In Omaha, Texas had to come from behind in the eighth inning and used a walk-off walk to defeat Southern Mississippi 7-6 in its first CWS game. The Longhorns twice rallied against Arizona State to reach the CWS championship series, erasing a 6-0 deficit in a 10-6 victory and getting solo homers from Cameron Rupp and Connor Rowe to beat the Sun Devils 4-3.

After losing to LSU 7-6 in 11 innings in the first game of the championship series Monday night, freshman Jungmann pitched a complete game Tuesday night to force a deciding third game.

"We've created yet another little bit of drama," Garrido said.

Texas will try to become the third national champion in four seasons to win the title after losing the first game of the championship series. Oregon State did it against North Carolina in 2006 and Oregon State accomplished the feat against Fresno State last year.

The Longhorns will go with right-handed sophomore Cole Green, who started two of their previous CWS victories. He pitched seven innings against Southern Miss, allowing six hits and three earned runs. Green pitched six innings in the 4-3 victory over Arizona State, allowing eight hits and two earned runs.

"He's been effective and has been first in our rotation," Garrido said. "That started in the Big 12 tournament. Now, he's in the position we put him in a month ago. He's what we've got and he's been effective.
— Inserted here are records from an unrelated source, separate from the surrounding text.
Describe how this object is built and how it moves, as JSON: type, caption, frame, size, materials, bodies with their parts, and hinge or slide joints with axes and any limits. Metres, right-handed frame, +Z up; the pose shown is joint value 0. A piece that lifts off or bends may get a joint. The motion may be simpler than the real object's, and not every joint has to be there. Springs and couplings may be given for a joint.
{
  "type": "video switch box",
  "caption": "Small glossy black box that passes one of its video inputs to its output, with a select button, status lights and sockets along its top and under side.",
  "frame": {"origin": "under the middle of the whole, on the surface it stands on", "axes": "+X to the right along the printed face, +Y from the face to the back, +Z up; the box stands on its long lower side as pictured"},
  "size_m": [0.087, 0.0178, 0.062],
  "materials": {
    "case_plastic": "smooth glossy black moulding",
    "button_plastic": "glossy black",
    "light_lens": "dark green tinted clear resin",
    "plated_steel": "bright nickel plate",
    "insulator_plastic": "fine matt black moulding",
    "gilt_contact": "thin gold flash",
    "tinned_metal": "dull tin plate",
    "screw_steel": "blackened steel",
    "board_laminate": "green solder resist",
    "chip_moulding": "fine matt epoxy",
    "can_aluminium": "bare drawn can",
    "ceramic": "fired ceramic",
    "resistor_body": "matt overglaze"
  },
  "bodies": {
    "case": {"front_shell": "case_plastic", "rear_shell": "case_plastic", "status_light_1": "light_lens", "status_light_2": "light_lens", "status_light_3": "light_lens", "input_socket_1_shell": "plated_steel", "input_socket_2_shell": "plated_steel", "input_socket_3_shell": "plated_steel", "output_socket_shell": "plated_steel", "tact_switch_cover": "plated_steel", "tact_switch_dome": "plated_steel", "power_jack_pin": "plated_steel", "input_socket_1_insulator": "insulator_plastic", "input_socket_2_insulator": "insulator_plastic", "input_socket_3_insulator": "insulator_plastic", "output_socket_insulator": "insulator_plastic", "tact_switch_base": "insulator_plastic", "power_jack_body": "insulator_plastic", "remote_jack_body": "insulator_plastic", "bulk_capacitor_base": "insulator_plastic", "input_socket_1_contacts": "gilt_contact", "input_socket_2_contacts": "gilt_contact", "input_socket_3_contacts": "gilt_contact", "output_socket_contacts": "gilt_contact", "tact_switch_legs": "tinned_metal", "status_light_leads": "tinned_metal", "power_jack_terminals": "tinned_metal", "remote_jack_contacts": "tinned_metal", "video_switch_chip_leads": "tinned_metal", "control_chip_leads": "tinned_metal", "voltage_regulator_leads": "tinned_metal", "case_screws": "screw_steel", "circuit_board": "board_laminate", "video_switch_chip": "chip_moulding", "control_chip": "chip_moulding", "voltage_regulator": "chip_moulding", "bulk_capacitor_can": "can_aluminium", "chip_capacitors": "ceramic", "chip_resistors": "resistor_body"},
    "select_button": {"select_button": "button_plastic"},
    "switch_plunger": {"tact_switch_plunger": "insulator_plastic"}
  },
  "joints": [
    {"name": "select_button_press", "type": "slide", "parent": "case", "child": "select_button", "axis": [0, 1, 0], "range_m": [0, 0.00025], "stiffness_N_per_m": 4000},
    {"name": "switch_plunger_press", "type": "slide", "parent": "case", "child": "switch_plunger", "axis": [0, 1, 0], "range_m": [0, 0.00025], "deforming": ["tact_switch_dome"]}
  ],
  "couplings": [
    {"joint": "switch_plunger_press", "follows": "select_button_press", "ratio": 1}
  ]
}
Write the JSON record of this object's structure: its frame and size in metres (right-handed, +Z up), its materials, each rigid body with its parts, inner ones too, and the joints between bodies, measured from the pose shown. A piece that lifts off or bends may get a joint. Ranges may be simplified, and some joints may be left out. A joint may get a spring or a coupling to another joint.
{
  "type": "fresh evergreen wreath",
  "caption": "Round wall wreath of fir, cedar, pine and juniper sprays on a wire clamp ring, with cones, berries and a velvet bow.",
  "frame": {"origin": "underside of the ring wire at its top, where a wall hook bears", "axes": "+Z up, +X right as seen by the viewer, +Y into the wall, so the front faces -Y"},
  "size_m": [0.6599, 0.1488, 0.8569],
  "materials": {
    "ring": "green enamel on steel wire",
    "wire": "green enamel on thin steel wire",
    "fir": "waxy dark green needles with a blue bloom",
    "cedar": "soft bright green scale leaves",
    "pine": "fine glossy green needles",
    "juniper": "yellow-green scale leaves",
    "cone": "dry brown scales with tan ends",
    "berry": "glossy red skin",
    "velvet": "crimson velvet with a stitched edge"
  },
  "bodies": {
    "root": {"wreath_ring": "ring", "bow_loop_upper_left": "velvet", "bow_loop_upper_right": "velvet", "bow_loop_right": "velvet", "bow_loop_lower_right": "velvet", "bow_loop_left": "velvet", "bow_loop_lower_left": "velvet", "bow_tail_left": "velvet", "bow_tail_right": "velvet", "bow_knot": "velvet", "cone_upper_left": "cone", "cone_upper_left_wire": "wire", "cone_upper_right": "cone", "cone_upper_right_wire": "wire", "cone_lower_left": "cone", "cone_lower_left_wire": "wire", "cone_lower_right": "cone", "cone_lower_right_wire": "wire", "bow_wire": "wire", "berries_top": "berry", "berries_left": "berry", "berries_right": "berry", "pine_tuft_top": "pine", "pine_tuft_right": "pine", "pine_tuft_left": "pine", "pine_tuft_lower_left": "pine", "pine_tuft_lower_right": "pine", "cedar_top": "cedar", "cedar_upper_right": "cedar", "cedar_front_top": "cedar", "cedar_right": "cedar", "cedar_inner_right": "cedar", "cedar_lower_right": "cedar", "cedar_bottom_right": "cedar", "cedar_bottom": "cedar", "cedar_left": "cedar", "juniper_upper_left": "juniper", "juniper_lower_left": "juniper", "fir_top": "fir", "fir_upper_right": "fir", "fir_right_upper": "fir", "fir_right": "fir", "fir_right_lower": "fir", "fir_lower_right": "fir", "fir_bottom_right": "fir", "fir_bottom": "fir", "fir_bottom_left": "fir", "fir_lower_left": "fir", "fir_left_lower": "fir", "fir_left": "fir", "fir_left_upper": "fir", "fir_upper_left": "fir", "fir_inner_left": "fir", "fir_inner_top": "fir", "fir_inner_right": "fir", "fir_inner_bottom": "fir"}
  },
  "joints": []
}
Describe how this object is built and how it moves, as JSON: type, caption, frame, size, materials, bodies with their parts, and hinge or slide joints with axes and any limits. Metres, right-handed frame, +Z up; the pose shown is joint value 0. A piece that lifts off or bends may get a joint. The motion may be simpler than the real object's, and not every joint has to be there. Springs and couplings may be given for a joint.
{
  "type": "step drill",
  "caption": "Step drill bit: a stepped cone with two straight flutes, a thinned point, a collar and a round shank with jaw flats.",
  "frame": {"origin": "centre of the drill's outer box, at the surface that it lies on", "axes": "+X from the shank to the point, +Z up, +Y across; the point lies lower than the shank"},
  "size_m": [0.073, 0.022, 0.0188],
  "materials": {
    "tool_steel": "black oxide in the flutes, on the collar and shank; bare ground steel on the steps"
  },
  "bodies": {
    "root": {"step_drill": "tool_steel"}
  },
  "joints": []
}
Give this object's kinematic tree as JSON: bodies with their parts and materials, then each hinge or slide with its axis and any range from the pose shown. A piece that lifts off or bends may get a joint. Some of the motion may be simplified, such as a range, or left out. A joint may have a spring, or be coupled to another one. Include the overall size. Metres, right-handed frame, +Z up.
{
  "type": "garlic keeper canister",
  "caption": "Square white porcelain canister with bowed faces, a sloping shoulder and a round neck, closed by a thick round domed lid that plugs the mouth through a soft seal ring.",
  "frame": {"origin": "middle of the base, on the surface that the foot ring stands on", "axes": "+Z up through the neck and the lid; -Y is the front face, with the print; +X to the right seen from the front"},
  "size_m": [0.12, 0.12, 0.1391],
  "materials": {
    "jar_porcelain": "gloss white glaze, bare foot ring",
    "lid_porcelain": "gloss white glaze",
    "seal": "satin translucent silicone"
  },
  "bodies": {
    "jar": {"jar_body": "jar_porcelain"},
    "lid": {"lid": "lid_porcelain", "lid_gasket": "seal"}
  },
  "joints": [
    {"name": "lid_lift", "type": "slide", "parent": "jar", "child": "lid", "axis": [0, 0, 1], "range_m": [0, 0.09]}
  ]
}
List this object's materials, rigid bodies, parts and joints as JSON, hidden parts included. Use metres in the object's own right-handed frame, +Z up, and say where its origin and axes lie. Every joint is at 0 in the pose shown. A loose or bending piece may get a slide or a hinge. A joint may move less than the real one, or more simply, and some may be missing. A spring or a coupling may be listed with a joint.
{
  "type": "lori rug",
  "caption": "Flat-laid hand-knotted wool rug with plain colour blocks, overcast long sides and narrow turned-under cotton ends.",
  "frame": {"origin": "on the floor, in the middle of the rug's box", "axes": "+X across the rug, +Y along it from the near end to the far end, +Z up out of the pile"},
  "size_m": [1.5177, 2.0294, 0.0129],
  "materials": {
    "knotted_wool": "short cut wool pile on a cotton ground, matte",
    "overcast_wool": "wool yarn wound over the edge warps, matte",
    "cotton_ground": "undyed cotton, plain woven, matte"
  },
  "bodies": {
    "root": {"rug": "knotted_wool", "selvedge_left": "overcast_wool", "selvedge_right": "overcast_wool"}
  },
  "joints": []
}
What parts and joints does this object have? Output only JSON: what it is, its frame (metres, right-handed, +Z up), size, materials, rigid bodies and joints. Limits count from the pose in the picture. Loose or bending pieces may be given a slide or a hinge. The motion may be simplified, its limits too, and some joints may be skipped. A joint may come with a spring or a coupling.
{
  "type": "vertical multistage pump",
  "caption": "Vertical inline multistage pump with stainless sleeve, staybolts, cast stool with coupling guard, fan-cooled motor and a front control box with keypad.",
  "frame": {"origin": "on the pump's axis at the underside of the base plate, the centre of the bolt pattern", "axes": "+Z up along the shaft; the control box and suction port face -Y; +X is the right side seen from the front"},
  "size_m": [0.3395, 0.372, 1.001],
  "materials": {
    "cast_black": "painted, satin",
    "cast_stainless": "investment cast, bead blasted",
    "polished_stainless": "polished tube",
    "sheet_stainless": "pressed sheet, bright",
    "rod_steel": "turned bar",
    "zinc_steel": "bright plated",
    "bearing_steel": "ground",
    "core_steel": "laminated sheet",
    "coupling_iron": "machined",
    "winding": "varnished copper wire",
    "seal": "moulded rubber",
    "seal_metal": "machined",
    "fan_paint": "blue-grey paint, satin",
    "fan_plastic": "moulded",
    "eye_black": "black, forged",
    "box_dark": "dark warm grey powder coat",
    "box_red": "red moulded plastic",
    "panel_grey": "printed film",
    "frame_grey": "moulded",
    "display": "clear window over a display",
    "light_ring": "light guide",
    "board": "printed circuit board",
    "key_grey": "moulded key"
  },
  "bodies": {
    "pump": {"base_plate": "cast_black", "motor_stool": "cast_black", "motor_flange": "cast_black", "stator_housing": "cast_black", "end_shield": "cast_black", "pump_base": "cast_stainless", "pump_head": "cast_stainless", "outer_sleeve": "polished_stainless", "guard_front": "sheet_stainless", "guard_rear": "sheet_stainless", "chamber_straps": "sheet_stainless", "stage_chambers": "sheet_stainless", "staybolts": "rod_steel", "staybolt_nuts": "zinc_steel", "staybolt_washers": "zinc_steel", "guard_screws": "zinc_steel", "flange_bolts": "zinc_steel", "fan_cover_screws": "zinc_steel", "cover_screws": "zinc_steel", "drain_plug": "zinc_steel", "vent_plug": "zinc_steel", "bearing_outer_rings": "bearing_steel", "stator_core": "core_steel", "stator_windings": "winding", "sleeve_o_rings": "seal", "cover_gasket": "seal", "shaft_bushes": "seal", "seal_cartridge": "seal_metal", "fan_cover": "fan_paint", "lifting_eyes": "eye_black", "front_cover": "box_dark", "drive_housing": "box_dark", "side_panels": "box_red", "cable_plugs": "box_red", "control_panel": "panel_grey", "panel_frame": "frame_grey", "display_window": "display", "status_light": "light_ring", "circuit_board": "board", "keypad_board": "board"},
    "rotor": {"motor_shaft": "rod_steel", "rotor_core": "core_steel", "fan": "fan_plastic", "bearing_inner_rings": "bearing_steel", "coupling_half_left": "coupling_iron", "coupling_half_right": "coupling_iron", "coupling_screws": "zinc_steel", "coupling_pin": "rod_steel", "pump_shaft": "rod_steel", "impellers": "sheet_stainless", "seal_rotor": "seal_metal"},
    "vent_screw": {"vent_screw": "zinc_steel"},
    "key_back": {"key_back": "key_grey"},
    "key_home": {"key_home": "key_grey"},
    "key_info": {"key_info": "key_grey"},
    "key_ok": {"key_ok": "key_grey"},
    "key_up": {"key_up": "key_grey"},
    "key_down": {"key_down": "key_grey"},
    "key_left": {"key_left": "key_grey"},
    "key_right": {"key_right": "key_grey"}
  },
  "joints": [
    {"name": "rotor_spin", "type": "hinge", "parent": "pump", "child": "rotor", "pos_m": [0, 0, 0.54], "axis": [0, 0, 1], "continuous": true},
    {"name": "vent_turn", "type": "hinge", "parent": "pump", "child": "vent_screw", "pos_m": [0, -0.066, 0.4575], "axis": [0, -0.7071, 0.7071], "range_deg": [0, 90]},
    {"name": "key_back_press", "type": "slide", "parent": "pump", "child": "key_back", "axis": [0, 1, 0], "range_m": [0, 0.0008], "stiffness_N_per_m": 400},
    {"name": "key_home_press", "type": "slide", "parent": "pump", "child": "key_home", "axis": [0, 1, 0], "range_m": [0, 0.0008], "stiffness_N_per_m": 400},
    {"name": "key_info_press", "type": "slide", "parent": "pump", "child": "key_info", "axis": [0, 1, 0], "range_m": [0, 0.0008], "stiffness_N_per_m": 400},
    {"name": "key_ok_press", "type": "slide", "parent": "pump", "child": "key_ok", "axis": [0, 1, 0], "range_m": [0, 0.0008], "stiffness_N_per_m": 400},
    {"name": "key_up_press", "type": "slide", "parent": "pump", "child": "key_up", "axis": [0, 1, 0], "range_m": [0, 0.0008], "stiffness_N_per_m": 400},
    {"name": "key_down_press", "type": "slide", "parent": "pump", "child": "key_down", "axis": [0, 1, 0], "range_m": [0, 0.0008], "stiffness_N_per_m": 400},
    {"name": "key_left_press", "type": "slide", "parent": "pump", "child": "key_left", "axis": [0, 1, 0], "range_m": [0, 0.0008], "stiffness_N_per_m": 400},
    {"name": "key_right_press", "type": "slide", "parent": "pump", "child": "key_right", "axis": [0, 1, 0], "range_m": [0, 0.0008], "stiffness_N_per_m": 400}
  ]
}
All of our players have confidence in him."

Both coaches are confident their teams will be ready to play with so much on the line Wednesday night.

"Whoever wins it is going to earn it," Mainieri said.

Only one team will leave Rosenblatt Stadium as college baseball's national champion.

"Somebody is going to be a legend tomorrow," LSU pitcher Nolan Cain said. "Hopefully, that's us."